Prometheus+grafana安装步骤
1. 环境准备
1.1 系统
CentOS Linux release 7.4.1708 (Core)
1.2 软件下载
Prometheus下载地址
https://prometheus.io/download/
下载Prometheus+node_exporter+alertmanager
wget https://github.com/prometheus/prometheus/releases/download/v2.27.0-rc.0/prometheus-2.27.0-rc.0.linux-amd64.tar.gz
wget https://github.com/prometheus/node_exporter/releases/download/v1.1.2/node_exporter-1.1.2.linux-amd64.tar.gz
wget https://github.com/prometheus/alertmanager/releases/download/v0.22.0-rc.0/alertmanager-0.22.0-rc.0.linux-amd64.tar.gz
grafana 下载
https://grafana.com/grafana/download
wget https://dl.grafana.com/oss/release/grafana-7.5.5-1.x86_64.rpm
sudo yum install grafana-7.5.5-1.x86_64.rpm
1.3 安装ntp
#安装ntp的目的是为了避免时间偏移,prometheus如果时间有偏移将无法获取信息。
yum install -y ntp
systemctl enable ntpd && systemctl start ntpd
#如果时间没有同步手动选择时间服务器
[root@localhost local]# ntpdate time3.aliyun.com
10 May 13:51:04 ntpdate[15914]: step time server 203.107.6.88 offset -28801.501282 sec
1.4 关闭防火墙和selinux
为了方便安装,所以关闭,生产环境看自身需求决定关闭或开启。

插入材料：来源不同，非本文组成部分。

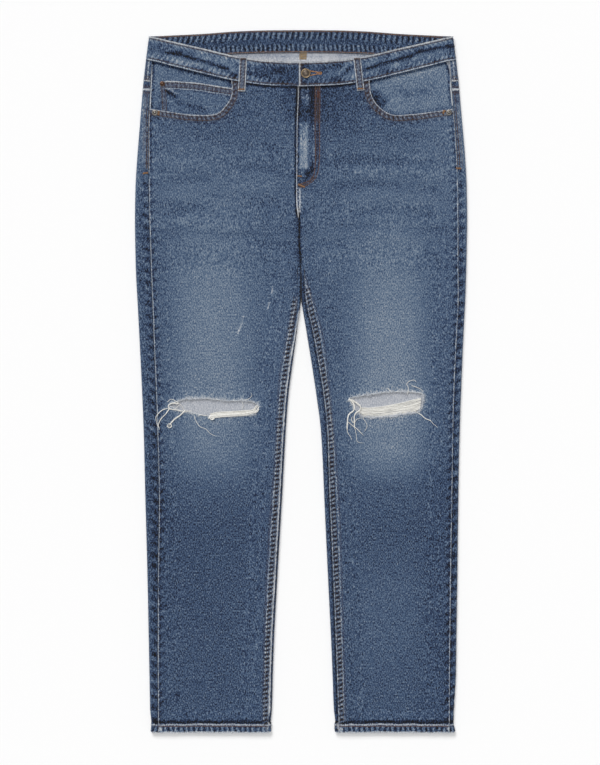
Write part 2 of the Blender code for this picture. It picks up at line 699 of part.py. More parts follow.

如果开启记得开端口。
systemctl status firewalld.service
systemctl stop firewalld.service
systemctl disable firewalld.service
sed -i 's/SELINUX=enforcing/SELINUX=disabled/g' /etc/selinux/config
cat /etc/selinux/config
临时关闭selinux
[root@localhost ~]# getenforce #查看selinux状态
Enforcing
[root@localhost ~]# setenforce 0 #0为关闭,1为开启
[root@localhost ~]# getenforce
Permissive
2.安装prometheus
2.1 解压到安装路径,创建数据目录
tar xzf prometheus-2.26.0.linux-amd64.tar.gz -C /usr/local/
cd /usr/local/
mv prometheus-2.26.0.linux-amd64 prometheus
mkdir -p /data/prometheus/prometheus/data
2.2 托管到systemd
vim /usr/lib/systemd/system/prometheus.service
[Unit]
Description= Prometheus
After=network.target
[Service]
Type=simple
User=root #注意这里是设置prometheus的属主和属组,如果之前改为了prometheus或者其他用户记得修改,为了方便我直接使用的root
#这里要注意路径!另外prometheus不是重复的,而是启动程序。
ExecStart=/usr/local/prometheus/prometheus --config.file=/usr/local/prometheus/prometheus.yml --storage.tsdb.path=/data/prometheus/prometheus/data
ExecReload=/bin/kill -HUP $MAINPID
Restart=on-failure
[Install]
WantedBy=multi-user.target
2.3 设置自启动
systemctl enable prometheus.service
systemctl start prometheus.service
systemctl status prometheus.service
tips
如果之后修改了/usr/lib/systemd/system/下的配置文件记得reload
systemctl daemon-reload
启动之后访问本机9090端口应有以下显示
2.4 添加节点
在被监控机上开启node_exporter之后在prometheus.yml中添加节点
vim /usr/local/prometheus/prometheus.yml
- job_name: 'linux-node'
static_configs:
- targets: ['192.168.139.131:9100']
重新启动
[root@localhost ~]# systemctl restart prometheus.service
[root@localhost ~]# systemctl status prometheus.service
● prometheus.service - Prometheus
Loaded: loaded (/usr/lib/systemd/system/prometheus.service; enabled; vendor preset: disabled)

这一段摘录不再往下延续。